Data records

** Begin **

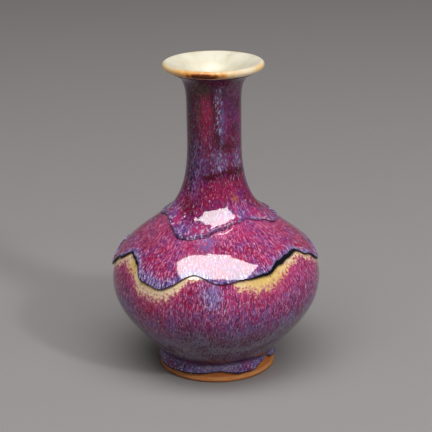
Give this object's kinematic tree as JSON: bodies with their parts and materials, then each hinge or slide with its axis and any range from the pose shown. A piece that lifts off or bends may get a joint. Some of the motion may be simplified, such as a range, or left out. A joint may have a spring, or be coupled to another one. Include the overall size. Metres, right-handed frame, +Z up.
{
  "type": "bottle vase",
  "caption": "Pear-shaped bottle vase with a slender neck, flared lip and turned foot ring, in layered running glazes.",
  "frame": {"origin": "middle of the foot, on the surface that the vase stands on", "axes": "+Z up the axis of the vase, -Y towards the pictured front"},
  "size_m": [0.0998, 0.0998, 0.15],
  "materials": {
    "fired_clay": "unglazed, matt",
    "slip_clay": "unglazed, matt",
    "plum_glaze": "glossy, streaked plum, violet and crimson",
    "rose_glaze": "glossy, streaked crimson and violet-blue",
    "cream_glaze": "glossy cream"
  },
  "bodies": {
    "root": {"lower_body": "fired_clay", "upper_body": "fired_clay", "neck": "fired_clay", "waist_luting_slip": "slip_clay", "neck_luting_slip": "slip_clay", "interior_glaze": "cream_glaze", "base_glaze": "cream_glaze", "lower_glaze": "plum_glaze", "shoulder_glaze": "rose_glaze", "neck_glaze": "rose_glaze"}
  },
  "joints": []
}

** End **
** Begin **

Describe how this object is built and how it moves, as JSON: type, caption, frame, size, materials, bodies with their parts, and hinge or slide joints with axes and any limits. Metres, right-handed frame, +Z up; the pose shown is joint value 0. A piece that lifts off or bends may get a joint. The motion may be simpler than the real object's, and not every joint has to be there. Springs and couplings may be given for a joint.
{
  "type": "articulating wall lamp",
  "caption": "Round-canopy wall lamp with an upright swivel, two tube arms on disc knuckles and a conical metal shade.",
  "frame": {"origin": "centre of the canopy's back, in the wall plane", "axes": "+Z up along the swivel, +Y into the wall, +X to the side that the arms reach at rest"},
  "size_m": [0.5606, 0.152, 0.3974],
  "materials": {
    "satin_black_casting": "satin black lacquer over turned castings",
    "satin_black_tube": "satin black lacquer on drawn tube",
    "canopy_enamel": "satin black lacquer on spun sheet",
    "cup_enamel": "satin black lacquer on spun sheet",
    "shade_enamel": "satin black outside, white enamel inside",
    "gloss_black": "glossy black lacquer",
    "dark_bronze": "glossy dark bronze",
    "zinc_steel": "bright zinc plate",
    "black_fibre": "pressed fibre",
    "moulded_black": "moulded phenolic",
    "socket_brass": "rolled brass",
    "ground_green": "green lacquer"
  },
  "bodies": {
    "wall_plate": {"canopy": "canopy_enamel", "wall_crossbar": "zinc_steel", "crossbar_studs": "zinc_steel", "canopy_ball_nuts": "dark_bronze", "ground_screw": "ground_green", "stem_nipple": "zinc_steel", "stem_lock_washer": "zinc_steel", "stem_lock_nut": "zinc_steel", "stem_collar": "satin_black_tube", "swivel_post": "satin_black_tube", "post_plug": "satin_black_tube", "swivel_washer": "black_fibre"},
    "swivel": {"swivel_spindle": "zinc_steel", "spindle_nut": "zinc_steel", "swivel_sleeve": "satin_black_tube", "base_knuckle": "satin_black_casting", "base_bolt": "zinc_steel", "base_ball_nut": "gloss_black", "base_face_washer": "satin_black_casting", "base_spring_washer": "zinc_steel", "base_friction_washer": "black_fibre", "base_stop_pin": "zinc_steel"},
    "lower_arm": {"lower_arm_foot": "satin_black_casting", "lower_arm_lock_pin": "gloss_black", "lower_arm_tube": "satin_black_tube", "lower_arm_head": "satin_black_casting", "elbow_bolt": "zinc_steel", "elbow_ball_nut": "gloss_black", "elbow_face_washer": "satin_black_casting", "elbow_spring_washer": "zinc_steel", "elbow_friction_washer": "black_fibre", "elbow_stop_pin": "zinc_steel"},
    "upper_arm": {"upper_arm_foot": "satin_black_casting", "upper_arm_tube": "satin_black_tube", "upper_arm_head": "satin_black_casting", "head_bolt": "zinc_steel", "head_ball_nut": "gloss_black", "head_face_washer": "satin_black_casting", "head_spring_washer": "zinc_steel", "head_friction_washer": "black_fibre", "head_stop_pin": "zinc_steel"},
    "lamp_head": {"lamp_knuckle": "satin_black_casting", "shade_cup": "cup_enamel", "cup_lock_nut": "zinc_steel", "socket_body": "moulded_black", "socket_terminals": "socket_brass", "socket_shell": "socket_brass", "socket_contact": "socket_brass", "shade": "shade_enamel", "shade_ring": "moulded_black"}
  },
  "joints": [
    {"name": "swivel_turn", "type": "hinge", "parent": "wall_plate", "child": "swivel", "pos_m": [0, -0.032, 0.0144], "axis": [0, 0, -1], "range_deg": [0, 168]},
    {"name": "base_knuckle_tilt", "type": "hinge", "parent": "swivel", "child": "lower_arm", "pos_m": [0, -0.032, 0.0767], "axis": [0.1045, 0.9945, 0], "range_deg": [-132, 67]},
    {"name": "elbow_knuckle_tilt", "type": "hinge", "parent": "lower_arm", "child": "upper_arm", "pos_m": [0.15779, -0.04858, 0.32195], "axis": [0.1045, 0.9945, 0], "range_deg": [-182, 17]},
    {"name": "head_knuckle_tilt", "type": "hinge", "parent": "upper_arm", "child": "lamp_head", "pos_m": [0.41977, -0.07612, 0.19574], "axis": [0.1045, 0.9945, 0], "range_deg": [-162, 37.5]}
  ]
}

** End **

:: Exercise instructions ::
Each line holding the word "object" counts once; report the total and nothing else.

:: Written solution ::
2